Между тем отношения с Эткиндом развивались, встречи стали частыми. Вейдле включил коллегу в число предполагаемых авторов задуманного им сборника «Опасные связи», целью которого было объединить русских литераторов по обе стороны железного занавеса[474], и подготовил отзыв на его исследование под характерным названием «Привет мастеру», который предполагал включить в отдельное издание «Эмбриологии…». Ряд попыток опубликовать рецензию был неудачен. Ее отклонили нью–йоркские «Новый журнал» и «Новое русское слово»[475]. Статья вышла в парижской «Русской мысли» 28 июня 1979 года и была практически последней прижизненной публикацией Вейдле [476] — 15 июля начался последний приступ болезни, унесший сознание, а 5 августа пришла смерть.

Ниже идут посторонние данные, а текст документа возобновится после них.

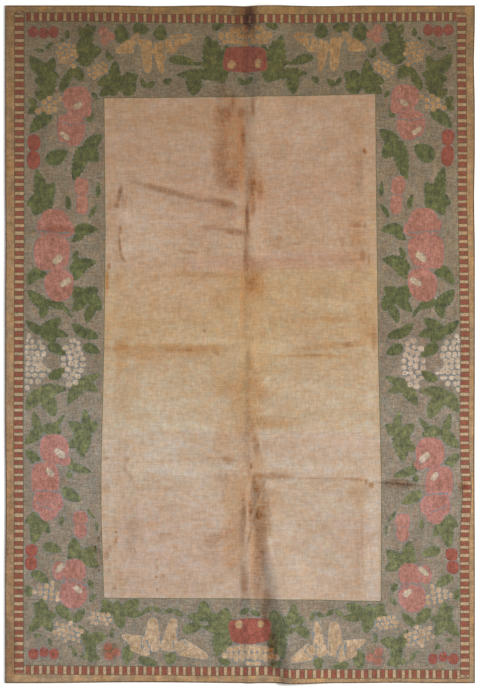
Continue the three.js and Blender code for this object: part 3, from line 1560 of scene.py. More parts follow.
@dataclass
class Pattern(Lattice):
    """Works the whole pattern out on a lattice: the figures, the borders, and the wear with its painted
    shade and highlight.
    """

    def __post_init__(self) -> None:
        """Lays the lattice's places out."""
        self.x, self.y = np.meshgrid(self.across, self.down)

    @staticmethod
    def both(outline: np.ndarray) -> list[np.ndarray]:
        """Mirrors an outline, unless it stands in the middle itself.

        Args:
            outline: an outline of the left half.

        Returns:
            It, and its fellow on the right where there is one.
        """
        other = far_side(outline)
        middle = abs(other[:, 0].mean() - outline[:, 0].mean()) < 3
        return [outline] if middle else [outline, other]

    def figures(self) -> Chart:
        """Lays out every figure, leaves first and small light petals last, up to the guard stripe.

        Returns:
            The finished chart.
        """
        chart = Chart(self.across, self.down)
        pen = Outliner()
        plan = (
            (pen.blade, HEAD_LEAVES, Dye.OLD_LEAF),
            (pen.blade, UPPER_SIDE_LEAVES, Dye.LEAF),
            (pen.blade, LOWER_SIDE_LEAVES, Dye.YOUNG_LEAF),
            (pen.blade, FOOT_LEAVES, Dye.YOUNG_LEAF),
            (pen.bunch, AMBER_BERRIES, Dye.AMBER),
            (pen.bunch, STRAW_BERRIES, Dye.STRAW),
            (pen.disc, IVORY_BERRIES, Dye.IVORY),
            (pen.pod, AMBER_PODS, Dye.AMBER),
            (pen.pod, STRAW_PODS, Dye.STRAW),
            (pen.pod, MIDDLE_FRUIT, Dye.MADDER),
            (pen.disc, AMBER_KNUCKLES, Dye.AMBER),
            (pen.disc, STRAW_KNUCKLES, Dye.STRAW),
            (pen.disc, MIDDLE_AMBER, Dye.AMBER),
            (pen.disc, MIDDLE_STRAW, Dye.STRAW),
            (pen.disc, MADDER_FRUIT, Dye.MADDER),
            (pen.disc, ROSE_FRUIT, Dye.ROSE),
            (pen.disc, CORAL_HEADS, Dye.CORAL),
            (pen.disc, IVORY_GLINTS, Dye.IVORY),
        )
        for shape, table, dye in plan:
            for row in rows(table):
                drawn = shape(*row)
                for one in drawn if shape == pen.bunch else [drawn]:
                    whole = table in (MIDDLE_FRUIT, MIDDLE_AMBER, MIDDLE_STRAW)
                    for outline in [one] if whole else self.both(one):
                        chart.lay(outline, dye, joined=shape == pen.blade)
        for ends in rows(DRAWN_LINES):
            for line in self.both(np.reshape(ends, (2, 2))):
                chart.draw(line)
        chart.edge = np.minimum(chart.edge, self.guard()[0] - GUARD_HALF)
        return chart

    def ring(self, tables: tuple[str, str, str, str]) -> np.ndarray:
        """Gives how far each place lies inside a ring of four uneven lines.

        Args:
            tables: the left, right, head and foot lines, each as places along it and across it.

        Returns:
            Four layers, one a side, in squares, over 0 inside.
        """
        x, y = self.x, self.y
        left, right, head, foot = (np.array(rows(table)).T for table in tables)
        sides = (x - np.interp(y, *left), np.interp(y, *right) - x)
        return np.stack([*sides, y - np.interp(x, *head), np.interp(x, *foot) - y])

    def guard(self) -> tuple[np.ndarray, np.ndarray]:
        """Gives the way in from the guard stripe's middle line, and the place along it.

        The stripes of the two sides run through the corners, up to the ends' outer line. Each
        side's distances are stretched so that all four stripes come out as wide as GUARD_HALF says.

        Returns:
            Both in squares.
        """
        sides = self.ring(GUARD_SIDES) * (GUARD_HALF / np.array(GUARD_HALVES))[:, None, None]
        near_side, near_end = sides[:2].min(axis=0), sides[2:].min(axis=0)
        through = (near_side < GUARD_HALF + 0.5) & (near_end > 0.8 - GUARD_HALF)
        inward = np.where(through, near_side, np.minimum(near_side, near_end))
        return inward, np.where(through | (near_side < near_end), self.y, self.x)

    def fading_and_shade(self, in_field: np.ndarray) -> np.ndarray:
        """Gives how much of each dye's primaries is left, less towards the head: partly paling with age,
        partly painted shade.

        Args:
            in_field: where the plain field is.

        Returns:
            A linear colour to multiply by.
        """
        border, plain = (
            np.stack([np.interp(self.y, places, tones) for tones in primaries], axis=-1)
            for places, *primaries in (np.array(rows(table)).T for table in (BORDER_FADING_AND_SHADE, FIELD_FADING_AND_SHADE))
        )
        return np.where(in_field[..., None], plain, border)

    def stains_and_shade(self, soil_and_shade: np.ndarray) -> np.ndarray:
        """Gives how much patches and creases, with their dirt, stains, painted shade and painted highlight,
        add to or take from each primary.

        Args:
            soil_and_shade: how much dirt and painted shade lie along the creases.

        Returns:
            The change as a share, under 0 where it takes.
        """
        # Darkens the wool along the creases: partly dirt, partly painted shade of the crease.
        tone = np.maximum(1 - soil_and_shade[..., None] * np.array(CREASE_SOIL_AND_SHADE), 0.2)
        for patch_kind, table in WEAR_AND_SHADE_PATCHES.items():
            for mid_x, mid_y, wide, high, strong, *turn in rows(table):
                middle, reach = np.array([mid_x, mid_y]), 0.5 * max(wide, high)
                place = self.window(middle - reach, middle + reach)
                right, down = turned(self.x[place] - mid_x, self.y[place] - mid_y, -sum(turn))
                share = strong * bell((right / (0.5 * wide)) ** 2 + (down / (0.5 * high)) ** 2)
                tone[place] *= 1 + share[..., None] * (np.array(patch_kind.value) - 1)
        return tone - 1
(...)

«Эмбриология поэзии» вышла отдельным изданием в первых числах мая 1980 года. К этому времени уже существовало несколько посмертных публикаций, в том числе роман «Вдвоем друг без друга» в «Новом журнале» и сборник стихов «На память о себе», вызвавшие в кругу друзей Вейдле разноречивые оценки. А. В. Бахрах в письме к Иваску прокомментировал появление новой книги в свойственной ему манере: «Но зато Милочка [Л. В. Барановская–Вейдле. —
Меняю мое мнение об Эткинде: он не только написал основательное предисловие (пусть и с некоторыми неприемлемыми для меня замечаниями), и явно достал деньги для этого издания. ВВВ 55 лет прожил в Париже, и никто в Сорбонну его не приглашал, а Эткинд в оную въехал с самолета… Что делать: разные времена, разные условия. Клио несправедлива».[478]

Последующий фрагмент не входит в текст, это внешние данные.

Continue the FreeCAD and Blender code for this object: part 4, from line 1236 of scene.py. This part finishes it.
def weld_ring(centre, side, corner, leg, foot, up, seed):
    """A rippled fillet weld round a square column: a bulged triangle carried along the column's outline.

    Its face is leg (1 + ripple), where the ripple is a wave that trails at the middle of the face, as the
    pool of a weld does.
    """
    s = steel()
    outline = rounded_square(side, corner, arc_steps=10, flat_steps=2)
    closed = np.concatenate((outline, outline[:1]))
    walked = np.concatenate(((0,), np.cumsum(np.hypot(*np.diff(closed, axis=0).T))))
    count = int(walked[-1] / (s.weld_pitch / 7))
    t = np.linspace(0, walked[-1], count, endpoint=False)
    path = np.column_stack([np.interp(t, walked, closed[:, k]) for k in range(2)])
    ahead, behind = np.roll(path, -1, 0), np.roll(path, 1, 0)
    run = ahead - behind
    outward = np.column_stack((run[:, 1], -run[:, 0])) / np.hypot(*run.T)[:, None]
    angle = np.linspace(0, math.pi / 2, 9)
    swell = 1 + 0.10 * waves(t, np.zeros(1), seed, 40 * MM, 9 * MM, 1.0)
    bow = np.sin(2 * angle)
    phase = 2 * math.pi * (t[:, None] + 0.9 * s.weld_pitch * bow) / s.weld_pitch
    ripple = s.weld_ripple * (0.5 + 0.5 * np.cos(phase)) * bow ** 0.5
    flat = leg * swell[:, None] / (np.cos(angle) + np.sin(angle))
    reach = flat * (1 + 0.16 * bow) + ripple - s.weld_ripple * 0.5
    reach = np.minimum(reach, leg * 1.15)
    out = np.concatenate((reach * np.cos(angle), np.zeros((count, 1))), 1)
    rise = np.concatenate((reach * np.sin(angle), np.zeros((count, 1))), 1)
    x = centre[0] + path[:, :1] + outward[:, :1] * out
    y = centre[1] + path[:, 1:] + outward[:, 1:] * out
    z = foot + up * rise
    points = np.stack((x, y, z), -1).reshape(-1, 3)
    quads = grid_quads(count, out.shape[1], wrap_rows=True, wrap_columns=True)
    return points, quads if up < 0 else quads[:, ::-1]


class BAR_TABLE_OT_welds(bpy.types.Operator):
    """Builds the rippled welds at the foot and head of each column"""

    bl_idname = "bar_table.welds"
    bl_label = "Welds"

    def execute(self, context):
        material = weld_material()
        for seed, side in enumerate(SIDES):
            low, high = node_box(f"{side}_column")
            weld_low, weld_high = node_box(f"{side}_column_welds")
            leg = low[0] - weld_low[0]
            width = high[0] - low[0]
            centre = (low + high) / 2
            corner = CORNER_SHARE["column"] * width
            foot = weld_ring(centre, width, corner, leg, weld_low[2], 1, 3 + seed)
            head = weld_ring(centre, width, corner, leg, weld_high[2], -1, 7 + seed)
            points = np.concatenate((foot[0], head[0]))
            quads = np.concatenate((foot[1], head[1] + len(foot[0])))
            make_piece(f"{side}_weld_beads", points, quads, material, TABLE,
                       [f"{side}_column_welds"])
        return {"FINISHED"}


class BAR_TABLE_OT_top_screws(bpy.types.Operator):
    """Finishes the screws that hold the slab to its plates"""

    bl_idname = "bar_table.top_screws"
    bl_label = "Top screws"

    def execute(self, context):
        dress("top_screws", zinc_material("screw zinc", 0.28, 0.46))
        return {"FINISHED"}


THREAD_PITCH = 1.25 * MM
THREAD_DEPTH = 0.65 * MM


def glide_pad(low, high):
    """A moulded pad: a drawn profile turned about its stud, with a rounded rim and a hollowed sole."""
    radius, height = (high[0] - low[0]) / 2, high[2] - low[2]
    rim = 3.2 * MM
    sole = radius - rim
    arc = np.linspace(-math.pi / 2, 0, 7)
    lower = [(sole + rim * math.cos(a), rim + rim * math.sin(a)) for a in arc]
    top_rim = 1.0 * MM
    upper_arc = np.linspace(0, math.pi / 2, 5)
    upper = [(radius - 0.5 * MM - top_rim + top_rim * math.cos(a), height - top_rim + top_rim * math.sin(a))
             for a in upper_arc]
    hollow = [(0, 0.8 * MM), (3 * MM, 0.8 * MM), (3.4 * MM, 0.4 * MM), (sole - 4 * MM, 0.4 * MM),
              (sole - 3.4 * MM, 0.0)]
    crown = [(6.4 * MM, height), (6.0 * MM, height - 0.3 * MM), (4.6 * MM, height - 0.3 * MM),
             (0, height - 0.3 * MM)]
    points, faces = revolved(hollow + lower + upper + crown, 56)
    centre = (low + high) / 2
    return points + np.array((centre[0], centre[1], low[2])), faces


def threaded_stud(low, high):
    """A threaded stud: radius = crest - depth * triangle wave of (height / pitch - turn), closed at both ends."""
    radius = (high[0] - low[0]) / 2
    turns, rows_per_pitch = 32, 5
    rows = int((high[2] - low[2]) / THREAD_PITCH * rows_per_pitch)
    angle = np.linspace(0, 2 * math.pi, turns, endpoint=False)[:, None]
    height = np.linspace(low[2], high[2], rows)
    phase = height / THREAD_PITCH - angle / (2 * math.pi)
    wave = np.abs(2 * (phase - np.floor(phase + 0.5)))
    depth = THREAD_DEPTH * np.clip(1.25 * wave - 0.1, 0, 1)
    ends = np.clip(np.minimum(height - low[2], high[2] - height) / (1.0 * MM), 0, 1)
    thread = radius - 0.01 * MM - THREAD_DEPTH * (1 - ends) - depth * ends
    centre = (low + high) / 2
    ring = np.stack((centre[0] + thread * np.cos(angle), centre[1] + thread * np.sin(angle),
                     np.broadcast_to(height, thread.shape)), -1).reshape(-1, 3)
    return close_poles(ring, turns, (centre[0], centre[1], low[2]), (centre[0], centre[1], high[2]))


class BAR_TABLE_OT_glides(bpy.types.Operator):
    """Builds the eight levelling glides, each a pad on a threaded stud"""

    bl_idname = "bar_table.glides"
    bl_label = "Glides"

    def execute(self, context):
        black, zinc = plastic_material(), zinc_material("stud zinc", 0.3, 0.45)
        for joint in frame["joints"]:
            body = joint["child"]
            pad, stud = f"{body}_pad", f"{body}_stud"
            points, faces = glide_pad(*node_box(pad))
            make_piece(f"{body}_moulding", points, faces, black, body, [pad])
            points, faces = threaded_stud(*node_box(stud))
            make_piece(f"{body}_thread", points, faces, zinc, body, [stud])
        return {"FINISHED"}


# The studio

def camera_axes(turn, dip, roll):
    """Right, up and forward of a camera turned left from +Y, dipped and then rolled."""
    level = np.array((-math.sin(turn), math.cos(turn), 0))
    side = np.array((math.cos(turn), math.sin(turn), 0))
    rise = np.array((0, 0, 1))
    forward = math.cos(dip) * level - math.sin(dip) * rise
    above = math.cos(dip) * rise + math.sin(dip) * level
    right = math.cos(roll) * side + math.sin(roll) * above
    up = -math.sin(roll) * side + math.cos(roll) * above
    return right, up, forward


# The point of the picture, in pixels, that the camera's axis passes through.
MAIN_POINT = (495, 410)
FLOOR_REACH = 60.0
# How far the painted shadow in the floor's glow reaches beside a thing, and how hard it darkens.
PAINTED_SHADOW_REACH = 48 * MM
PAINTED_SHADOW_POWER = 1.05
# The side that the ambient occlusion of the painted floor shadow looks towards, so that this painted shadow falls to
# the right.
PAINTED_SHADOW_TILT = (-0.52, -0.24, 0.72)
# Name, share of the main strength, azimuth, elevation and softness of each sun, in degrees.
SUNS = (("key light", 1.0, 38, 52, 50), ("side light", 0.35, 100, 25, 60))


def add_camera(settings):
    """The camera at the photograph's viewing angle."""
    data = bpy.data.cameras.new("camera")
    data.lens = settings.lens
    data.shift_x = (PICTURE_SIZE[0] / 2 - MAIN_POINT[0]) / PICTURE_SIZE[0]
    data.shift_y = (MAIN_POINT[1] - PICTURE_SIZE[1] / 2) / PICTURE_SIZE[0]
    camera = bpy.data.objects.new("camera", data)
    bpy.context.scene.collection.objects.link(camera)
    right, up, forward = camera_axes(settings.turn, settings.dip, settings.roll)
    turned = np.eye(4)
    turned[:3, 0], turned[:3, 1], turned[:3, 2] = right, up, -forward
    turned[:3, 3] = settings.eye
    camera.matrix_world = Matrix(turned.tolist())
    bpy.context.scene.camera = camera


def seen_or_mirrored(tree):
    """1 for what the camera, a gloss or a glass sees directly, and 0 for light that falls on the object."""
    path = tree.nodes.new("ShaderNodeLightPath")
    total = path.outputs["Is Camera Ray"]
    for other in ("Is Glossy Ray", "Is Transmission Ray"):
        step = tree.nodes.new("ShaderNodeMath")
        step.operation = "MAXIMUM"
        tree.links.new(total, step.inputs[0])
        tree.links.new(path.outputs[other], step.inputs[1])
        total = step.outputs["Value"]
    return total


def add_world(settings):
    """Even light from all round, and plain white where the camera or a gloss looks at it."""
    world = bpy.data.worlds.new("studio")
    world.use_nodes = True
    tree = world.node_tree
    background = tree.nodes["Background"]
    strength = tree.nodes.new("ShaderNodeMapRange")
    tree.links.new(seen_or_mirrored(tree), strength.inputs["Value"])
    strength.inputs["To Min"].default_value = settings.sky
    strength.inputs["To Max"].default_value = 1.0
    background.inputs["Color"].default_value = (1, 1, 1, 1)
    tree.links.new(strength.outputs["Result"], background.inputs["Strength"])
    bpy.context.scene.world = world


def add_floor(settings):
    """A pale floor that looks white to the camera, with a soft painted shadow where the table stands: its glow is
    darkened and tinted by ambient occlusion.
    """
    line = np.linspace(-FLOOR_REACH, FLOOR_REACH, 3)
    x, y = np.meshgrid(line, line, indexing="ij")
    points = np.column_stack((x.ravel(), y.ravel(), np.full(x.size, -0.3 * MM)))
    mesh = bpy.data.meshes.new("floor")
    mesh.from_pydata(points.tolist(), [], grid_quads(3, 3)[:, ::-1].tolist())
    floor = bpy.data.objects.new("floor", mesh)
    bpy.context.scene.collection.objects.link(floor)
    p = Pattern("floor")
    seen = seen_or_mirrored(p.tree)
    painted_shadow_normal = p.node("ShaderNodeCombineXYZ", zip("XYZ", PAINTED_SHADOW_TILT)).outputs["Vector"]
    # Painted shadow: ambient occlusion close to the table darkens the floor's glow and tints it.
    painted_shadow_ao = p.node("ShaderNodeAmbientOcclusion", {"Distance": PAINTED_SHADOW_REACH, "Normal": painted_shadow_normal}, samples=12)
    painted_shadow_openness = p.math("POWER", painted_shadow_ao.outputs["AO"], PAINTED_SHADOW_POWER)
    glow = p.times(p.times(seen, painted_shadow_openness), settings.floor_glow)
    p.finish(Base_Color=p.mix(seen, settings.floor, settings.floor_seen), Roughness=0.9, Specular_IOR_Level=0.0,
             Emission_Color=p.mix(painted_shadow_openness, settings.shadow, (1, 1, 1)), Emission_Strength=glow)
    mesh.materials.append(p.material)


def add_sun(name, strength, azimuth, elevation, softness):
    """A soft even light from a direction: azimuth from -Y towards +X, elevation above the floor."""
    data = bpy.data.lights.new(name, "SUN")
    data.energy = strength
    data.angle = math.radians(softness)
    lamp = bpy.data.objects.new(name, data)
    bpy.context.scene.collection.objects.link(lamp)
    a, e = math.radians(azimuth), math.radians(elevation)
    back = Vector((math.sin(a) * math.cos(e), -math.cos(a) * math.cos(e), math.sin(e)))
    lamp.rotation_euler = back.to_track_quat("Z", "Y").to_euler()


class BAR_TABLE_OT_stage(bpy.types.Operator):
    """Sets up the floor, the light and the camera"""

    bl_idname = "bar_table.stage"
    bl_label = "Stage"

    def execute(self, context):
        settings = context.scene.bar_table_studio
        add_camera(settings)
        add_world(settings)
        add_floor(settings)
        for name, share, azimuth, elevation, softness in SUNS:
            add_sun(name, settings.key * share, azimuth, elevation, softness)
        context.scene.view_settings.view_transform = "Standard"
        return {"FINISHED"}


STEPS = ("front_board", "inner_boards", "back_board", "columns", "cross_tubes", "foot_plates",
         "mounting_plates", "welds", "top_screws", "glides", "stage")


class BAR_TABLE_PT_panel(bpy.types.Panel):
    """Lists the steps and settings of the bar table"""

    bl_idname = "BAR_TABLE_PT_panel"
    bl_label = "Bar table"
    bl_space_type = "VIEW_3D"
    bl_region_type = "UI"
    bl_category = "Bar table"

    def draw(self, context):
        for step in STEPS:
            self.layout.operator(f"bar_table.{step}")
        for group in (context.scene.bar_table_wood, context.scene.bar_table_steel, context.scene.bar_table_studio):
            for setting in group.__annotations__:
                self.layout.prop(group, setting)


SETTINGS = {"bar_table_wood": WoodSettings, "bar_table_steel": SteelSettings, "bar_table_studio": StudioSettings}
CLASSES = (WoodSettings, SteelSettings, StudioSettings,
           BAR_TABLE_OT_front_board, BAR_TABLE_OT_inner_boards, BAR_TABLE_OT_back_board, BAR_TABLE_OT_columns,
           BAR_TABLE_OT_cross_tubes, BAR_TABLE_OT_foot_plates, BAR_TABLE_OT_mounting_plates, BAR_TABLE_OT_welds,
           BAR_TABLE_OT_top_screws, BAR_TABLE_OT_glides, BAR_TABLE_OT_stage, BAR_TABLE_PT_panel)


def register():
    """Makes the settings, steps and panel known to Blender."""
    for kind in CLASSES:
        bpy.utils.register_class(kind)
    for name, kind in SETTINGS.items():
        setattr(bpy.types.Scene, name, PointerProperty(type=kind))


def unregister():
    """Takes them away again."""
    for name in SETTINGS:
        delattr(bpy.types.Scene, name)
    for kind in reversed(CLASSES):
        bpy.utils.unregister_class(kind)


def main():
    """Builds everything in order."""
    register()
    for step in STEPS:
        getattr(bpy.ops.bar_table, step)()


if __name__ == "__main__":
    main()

Газетный рецензент, учитель священников, сотрудник политической радиостанции, Вейдле всю жизнь оставался ученым по характеру своих интересов, но, главное, по присущему ему чувству интеллектуальной ответственности. Живя фактически в профессиональной изоляции, он в одиночку создал теорию, которая могла послужить необходимым противовесом набирающему силу механицизму филологии и искусствознания. Полемический накал статей, направленных против естественнонаучной экспансии в гуманитарную сферу, в наше время ослабел — в основе новых теорий лежит не «научная» доказательность, а игра возможных смыслов. Ироничная обмолвка Вейдле о Лакане и Барте не оставляет сомнений в том, что сегодня объектом его полемики стал бы постмодернизм. В конечном счете, и жесткий сциентизм 1960—1970–х годов, и постмодернизм конца столетия сродни друг другу: они размывают произведение искусства как таковое, либо подчиняя его абстрактной схеме, либо ставя смысл в зависимость от толкователя.
Всю свою жизнь Вейдле нуждался не столько в признании правоты, сколько в достойном собеседнике, в отклике на свои мысли. Нужно надеяться, что теперь, когда главная книга его жизни дошла до русского читателя, это время пришло.